What disabilities and developmental challenges are diagnosed in secondary school students?

Many disabilities and disorders will be identified by the time an adolescent attends secondary school. This might include more noticeable disabilities such as cerebral palsy, blind and low vision, Deaf, deaf and hard of hearing, physical disability or communication disorders. Others are more difficult to diagnose before secondary school. For example, some students with more severe attention-deficit/hyperactivity disorder (ADHD) are diagnosed before they begin school. Other adolescents with milder challenges may not show clear signs of ADHD until they start secondary school. Adolescence can also be a common time for other challenges to appear, including anxiety and mood disorders like depression. Some of the common developmental challenges or disabilities diagnosed in secondary school are:

  • Attention-deficit/hyperactivity disorder
  • Oppositional defiant disorder/conduct disorder
  • Anxiety
  • Mood disorders (e.g. depression)
  • Specific learning disability (reading, mathematics, writing)

  • Do you have concerns about a student’s development?

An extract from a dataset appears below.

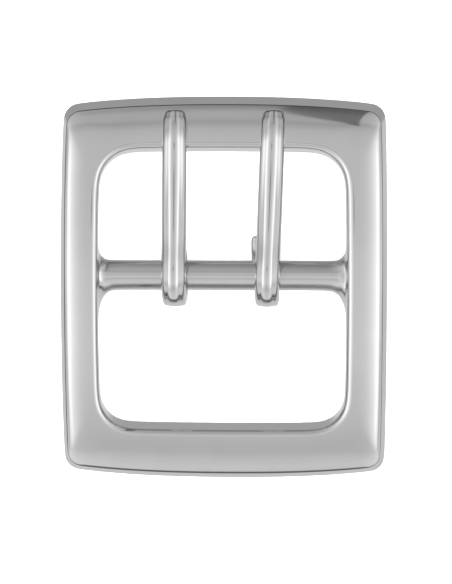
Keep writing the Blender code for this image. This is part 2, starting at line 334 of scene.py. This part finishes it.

    Parents are often the first to notice a challenge or delay with their young person. They may come to you for professional advice. Sometimes teachers will be the first to notice, as some challenges, such as social difficulties, may only be apparent in group situations like the classroom.

    A young person may need additional support if some of the following signs are present and affecting a student’s learning, mood, participation, and/or ability to make and keep friends:

  • Reduction in socialising; keeps to themselves
  • Low mood or irritability
  • Decrease in their participation in school and/or social activities
  • Frequently feels tired, worthless or unmotivated
  • Struggles with schoolwork; finding it much more difficult to understand than their peers
  • Avoidance of specific situations such as going to school, social events, school concerts or physical education
  • Frequent stomach aches, a racing heart or other physiological symptoms (with no known medical cause)
  • Struggles completing schoolwork due to being distracted or unable to sit still
  • Many more challenges with reading, writing or mathematics in comparison to their peers
  • Refusal to follow requests or instructions
  • Frequent outbursts or meltdowns
  • Steals or destroys others’ property
  • Smoking, drinking alcohol or substance use

    Please note that this is not a comprehensive list of indicators, and you may notice other challenges.

  • How to seek help

    If you think a student in your class might be experiencing challenges that impact on their relationships, learning, self-esteem or mood you can talk to the student’s family and discuss what you’ve noticed in a sensitive way. Make sure you bring up both the young person’s strengths as well as areas they might need more support with. Families may then wish to talk to their GP, paediatrician or others to seek support and assessment. You can also discuss with families organising assessments or support with psychologists or speech pathologists through your school’s student services team.

    If a student in your class has a disability or developmental challenge that requires extra support, the school might be eligible for funding under the Program for Students with a Disability (PSD), through the Department of Education and Training.

    An individual education plan may also be helpful. This is a plan with strategies to address the specific needs of a student at school, including school work and behaviour.